Perhaps, from cartoons?
Perhaps. Our project ‘film mania’ allows us to suggest watching a film based on a book, so that we can discuss it and hold a quiz. We introduce Pushkin via ‘The Golden Cockerel’, and such works as ‘Idiot’ and ‘The Brothers Karamazov’ by Dostoevsky, as well as ‘The Master and Margarita’ by Bulgakov. Demand for these books rises rapidly once youngsters have watched a film version. This is no bad thing. All sources of information complement each other.
Do you read everything on the shelves of your library?
Not these days; there’s too much for the human brain to digest. Perhaps, younger minds can do so, but I cannot! As a ‘book gourmet’, I choose editions. My other librarians read, according to their interests, which prompts discussion. Every self-respecting librarian should know the content of the books they have available and be able to answer even tricky questions.

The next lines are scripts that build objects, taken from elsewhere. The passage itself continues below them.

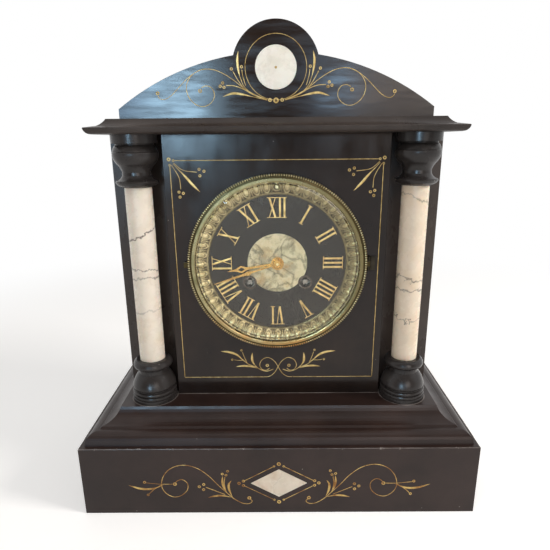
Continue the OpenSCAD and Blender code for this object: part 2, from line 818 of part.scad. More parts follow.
// Holes for the pivots and arbors that both plates carry
module shared_pivot_holes(y0, y1) {
  for (p = [second_at, third_at, escape_at, pin_at, lock_at, fly_at]) at(p)
    rod(pivot_r + run_gap, y0, y1);
}

module front_plate() {
  y0 = front_plate_y - cut;
  y1 = train_y + cut;
  color("#b5975a") {
    difference() {
      at(middle) rod(plate_r, front_plate_y, train_y);
      shared_pivot_holes(y0, y1);
      at(middle) rod(1.2 + run_gap, y0, y1);
      at(pallet_at) rod(pivot_r + run_gap, y0, y1);
      at(hammer_at) rod(pivot_r + run_gap, y0, y1);
      for (p = [going_at, strike_at]) at(p) rod(winding_r + run_gap, y0, y1);
      for (side = [-1, 1]) at(click_place(side)) rod(click_stem_r + run_gap, y0, y1);
      for (turn = pillar_turns) at(off(middle, pillar_ring, turn)) rod(2 + run_gap, y0, y1);
    }
    at(minute_at) rod(pivot_r + 0.2, hour_wheel_y - 0.5, front_plate_y + 0.1);
  }
}

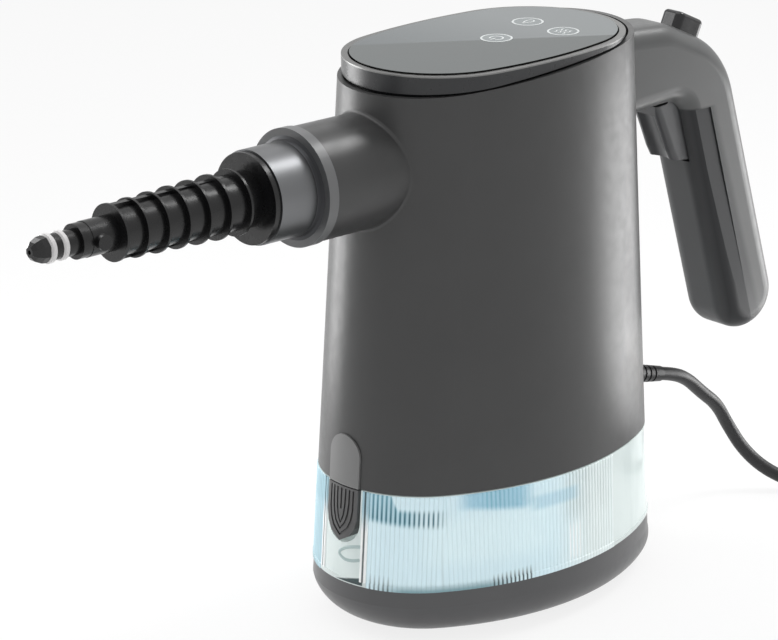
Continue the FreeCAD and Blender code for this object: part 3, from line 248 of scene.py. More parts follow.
lead = {
    "diameter": 0.0064,
    "length": 1.82,
    "route": [
        (0.1127, 0.0, 0.0711), (0.1218, 0.0, 0.0689), (0.1321, 0.0003, 0.0639),
        (0.1429, 0.0006, 0.0544), (0.1542, 0.0009, 0.0457), (0.1630, 0.0015, 0.0329),
        (0.1696, -0.0027, 0.0201), (0.1761, -0.0102, 0.0109), (0.1834, -0.0202, 0.0052),
        (0.1898, -0.0320, 0.0033), (0.1927, -0.0439, 0.0033), (0.1922, -0.0570, 0.0033),
    ],
    "middle": (0.2342, -0.0745),
    "outer": 0.0420,
    "inner": 0.0292,
    "last": 0.0356,
    "floor": 0.0033,
    "plugLevel": 0.03195,
    "steps": 18,
    "sweep": 2710.0,
    "plugHeading": 100.0,
    "tail": 0.006,
    "smoothness": 6,
    # degrees of winding where each way of going starts or ends
    "inwardTo": 720,
    "outwardFrom": 765,
    "outwardTo": 1485,
    "backTo": 2205,
    "lastFrom": 2250,
    "climbs": ((720, 810), (1440, 1530), (2205, 2295)),
    "plugClimb": (2590, 2710),
}


def ease(value, low, high):
    t = min(1.0, max(0.0, (value - low) / (high - low)))
    return t * t * (3 - 2 * t)


def coilPoints():
    # turns wound inward, outward and inward again, each layer a diameter above the last
    pitch, outer, inner = lead["diameter"], lead["outer"], lead["inner"]
    swell = 2.0 / (1 + math.cos(math.pi / lead["steps"]))
    step = 360.0 / lead["steps"]
    top = lead["floor"] + len(lead["climbs"]) * pitch
    points = []
    count = round((lead["sweep"] - step) / step)
    for i in range(count + 1):
        angle = step * 0.5 + i * (lead["sweep"] - step * 0.5) / count
        if angle <= lead["inwardTo"]:
            radius = outer - pitch * angle / 360.0
        elif angle <= lead["outwardTo"]:
            radius = inner + pitch * max(0.0, angle - lead["outwardFrom"]) / 360.0
        elif angle <= lead["backTo"]:
            radius = outer - pitch * (angle - lead["outwardTo"]) / 360.0
        else:
            radius = min(lead["last"], inner + pitch * max(0.0, angle - lead["lastFrom"]) / 360.0)
        height = lead["floor"] + pitch * sum(ease(angle, *climb) for climb in lead["climbs"])
        height += (lead["plugLevel"] - top) * ease(angle, *lead["plugClimb"])
        turned = math.pi + math.radians(angle)
        points.append((
            lead["middle"][0] + swell * radius * math.cos(turned),
            lead["middle"][1] + swell * radius * math.sin(turned),
            height,
        ))
    heading = math.radians(lead["plugHeading"])
    along = Vector((math.cos(heading), math.sin(heading), 0.0))
    outward = Vector((along.y, -along.x, 0.0))
    tail = Vector((*lead["middle"], lead["plugLevel"])) + lead["last"] * outward
    points[-1] = tuple(tail)
    points.append(tuple(tail + lead["tail"] * along))
    return points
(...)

When I was younger, I had an interesting case, where a boy asked for Belkin’s stories. I looked through the catalogue, the shelves and, even, the depository but there was no such book! After some time, I understood that he wanted the story Squirrels, by Pushkin! It’s important not to dismiss any request, even if a child simply asks for a blue book with dogs.
Recently, I was asked for ‘Fifty Shades of Grey’ (a new film based on the book is soon to be released). I hadn’t heard about it but bibliographic reviews and searches online revealed all.
Can modern prose become a classic?
Think of the commotion caused by Nabokov’s ‘Lolita’, which is now a classic. Meanwhile, the popularity of the ‘moomins’ series (now largely forgotten) allowed its author to buy an island: it is a classic too.
Which genres and authors are most in demand these days?
People often ask for something complex and of good quality, having become bored with ‘easy’ literature. There isn’t a big rush to read Chekhov and Dostoevsky but people are reflecting on serious literature.
Do you think that the great writers of past times reflected more on the eternal and that people were more spiritual?
Spirituality continues today: life isn’t ‘black and white’ after all. Our world has many sides and we must learn to live in it; reading can help us gain wisdom to do so.